А спускаясь по мерзлым, еще воняющим бензином ступеням в наше подземелье, я и вовсе пришла в расчудесное настроение. Даже самодовольно произнесла: «Ну вот, Верочка, мы с тобой и дома». Именно здесь был мой дом. Здесь был свой угол, своя кровать, здесь были мои дети. Здесь были люди, которые верили мне и ни в чем не могли меня заподозрить. Даже этот сырой, спертый воздух был родным.
Но тут я увидела уже и новое. Незнакомые санитары в военных куртках курили, выдувая дым в приоткрытую дверь. У входа были навалены какие-то кули и ящики. И не Мария Григорьевна, а какой-то шустрый краснорожий толстячок очень штатского вида, но в военном сидел на этих ящиках и что-то записывал.
Как раз, когда я сошла вниз, из второй палаты появилась высокая худая женщина в военном. Три шпалы. Военврач первого ранга. Да это же правая рука покойного Кайранского Валерия Леопольдовна Громова, с трудом узнала я ее. Ну да, та самая Громова, которая после твоего ареста, Семен, когда мне пришлось нелегко, относилась ко мне с подчеркнутым вниманием. Она шла прямая, стремительная, смотря на меня с высоты своего мужского роста.
— Валерия Леопольдовна! — бросилась я к ней.
Бросилась и остановилась. Ни один мускул не шевельнулся на ее сухом, некрасивом лице. Она продолжала идти по прямой, и глаза ее будто бы смотрели сквозь меня. Мне показалось — не посторонись я, она бы... И я посторонилась. Нет, даже не посторонилась, а отшатнулась... Она прошла мимо, даже не ответив на поклон.
Хорошо, что этого никто не видел. Никто, кроме Марии Григорьевны. Уже не в сестринской, а в обычной своей одежде, исхудавшая и казавшаяся даже более бледной, чем всегда, она смотрела на меня из «зашкафника».
Я бросилась к ней.
— Не говори, не говори!.. Ничего не говори,— сказала она, втягивая меня под защиту шкафов.— Понять их надо, натерпелся народ, глаза от горя затуманило.— Она прижала меня к себе и стала покачивать, будто баюкая.— Понимать надо, — повторила она. — Погоди, будет время, муть осядет, туман развеется. Всех разглядят, кто и что, всем по заслугам воздадут.
Нет, нет, ничего. Я уже собралась с мыслями. Малодушие это от безделья. Надо скорее договориться о работе, что-то делать, о ком-то, о чем-то заботиться, иначе с ума сойти можно. После каждого такого потрясения снова и снова будто вижу со стороны себя в толпе «достойных горожан», рядом с этим Шонебергом в день казни.
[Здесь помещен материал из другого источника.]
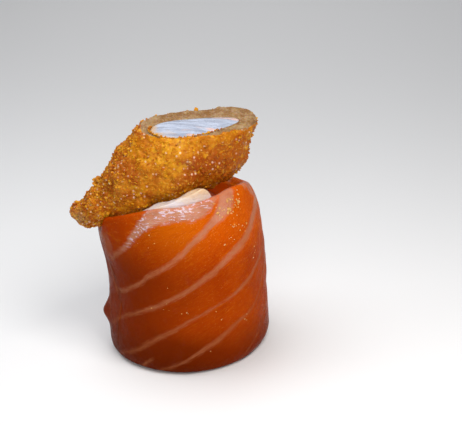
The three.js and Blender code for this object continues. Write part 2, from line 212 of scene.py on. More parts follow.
def slice_layer(along, z):
    """Offset of the slice's outer face from the roll's radius, and its thickness. The start is
    sunk and tapers in; the outer end rises a little over it and tapers out onto its face."""
    starting = along < SLICE_START + 180
    start_thickness = SLICE_LIP + (SLICE_THICKNESS - SLICE_LIP) * smooth(SLICE_START, 200, along)
    end = lap_end(z)
    inner = -LAP_BITE - lap_sink(along - 360)
    rise = LAP_RISE * smooth(500, 545, along)
    offset = rise + (inner + SLICE_LIP - rise) * smooth(end - 20, end, along)
    single = SLICE_THICKNESS - SLICE_THINNING * smooth(485, 520, along) + offset
    room = np.where(along - 360 < SLICE_START, single, offset - inner)
    thickness = np.where(starting, start_thickness, np.minimum(single, room))
    return np.where(starting, -lap_sink(along), offset), thickness


def under_face(angle, z, offset, depth):
    """Radius and height of a point some depth inside the roll's face, measured square to the
    face, and the two parts of that square direction: outwards and upwards."""
    slope = (roll_radius(angle, z + 0.2) - roll_radius(angle, z - 0.2)) / 0.4
    level = smooth(0, 6, z)
    across = 1 / np.sqrt(1 + slope * slope)
    out = level * across + 1 - level
    up = -slope * across * level
    return roll_radius(angle, z) + offset - depth * out, z - depth * up, out, up


def knob(along, z):
    """A knob of flesh that sticks out of the outer end low down."""
    return KNOB_SIZE * hump(z - KNOB_HEIGHT, 2.3) * hump(along - KNOB_ALONG, 8)


def line_distance(line, along, z):
    """Distance to a fat line's edge, square to the line and negative inside it: the height above
    or below its half height, shortened by the line's slope."""
    steep = (curve(line, along + 0.5) - curve(line, along - 0.5)) / ARC
    return (np.abs(z - curve(line, along)) - curve(line, along, 2)) / np.sqrt(1 + steep**2)


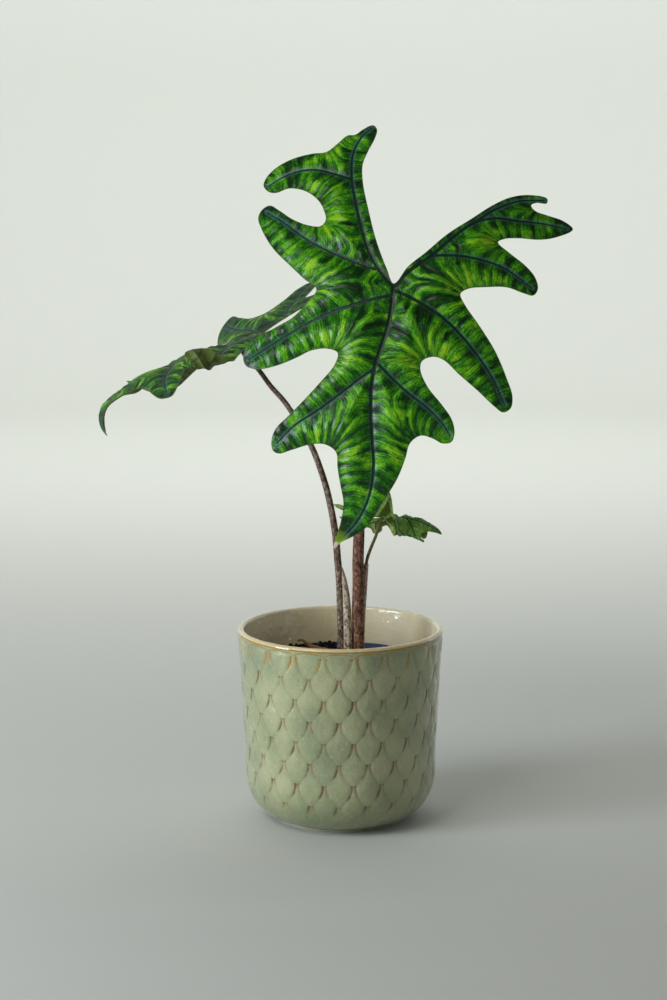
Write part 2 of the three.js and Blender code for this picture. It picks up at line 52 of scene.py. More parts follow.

Вижу совсем четко, точно мне показывает фотографию. И всякий раз это надолго выбивает меня из колеи. Надо как-то научить себя отделываться от этого навязчивого видения. Как? Как?
— Вы чего же, Мария Григорьевна, покидать меня собрались? — отвечаю я беззаботным голосом, собрав все свое мужество.